Patricia Birnie
Quick Facts
Biography
Patricia Winifred Birnie (17 November 1926 - February 2013) was a British lawyer, and an internationally recognised expert on the law of the sea and the regulation of whaling.
Personal life and education
Birnie was born in Lytham St Annes, Lancashire, and attended Queen Mary School. She studied jurisprudence at St Hilda's College, Oxford and became a barrister in 1952. She later gained a PhD from the University of Edinburgh. Her thesis title was "Development of the international regulation of whaling : its relation to the emerging law of conservation of marine mammals".

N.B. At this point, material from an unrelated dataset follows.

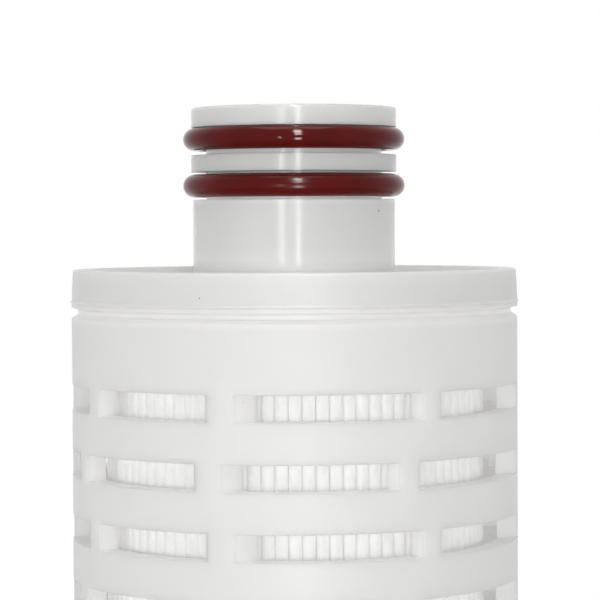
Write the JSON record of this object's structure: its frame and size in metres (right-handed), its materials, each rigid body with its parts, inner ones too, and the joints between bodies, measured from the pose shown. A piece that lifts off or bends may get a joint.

She married Sandy (died 1982) in 1952; they had a son and two daughters.
Career
After working as a civil servant in the Treasury, Birnie moved to Scotland and taught law part-time at the universities of Aberdeen and Edinburgh before becoming a lecturer at Edinburgh. From 1983 to 1989 she taught at the London School of Economics.
Birnie was the first director of theInternational Maritime Law Institute, established in Malta by the International Maritime Organization, from 1989 until her retirement in 1994.
Selected publications
- Birnie, Patricia; Boyle, Alan (1992). International Law and the Environment. Oxford UP. ISBN 9780198762829.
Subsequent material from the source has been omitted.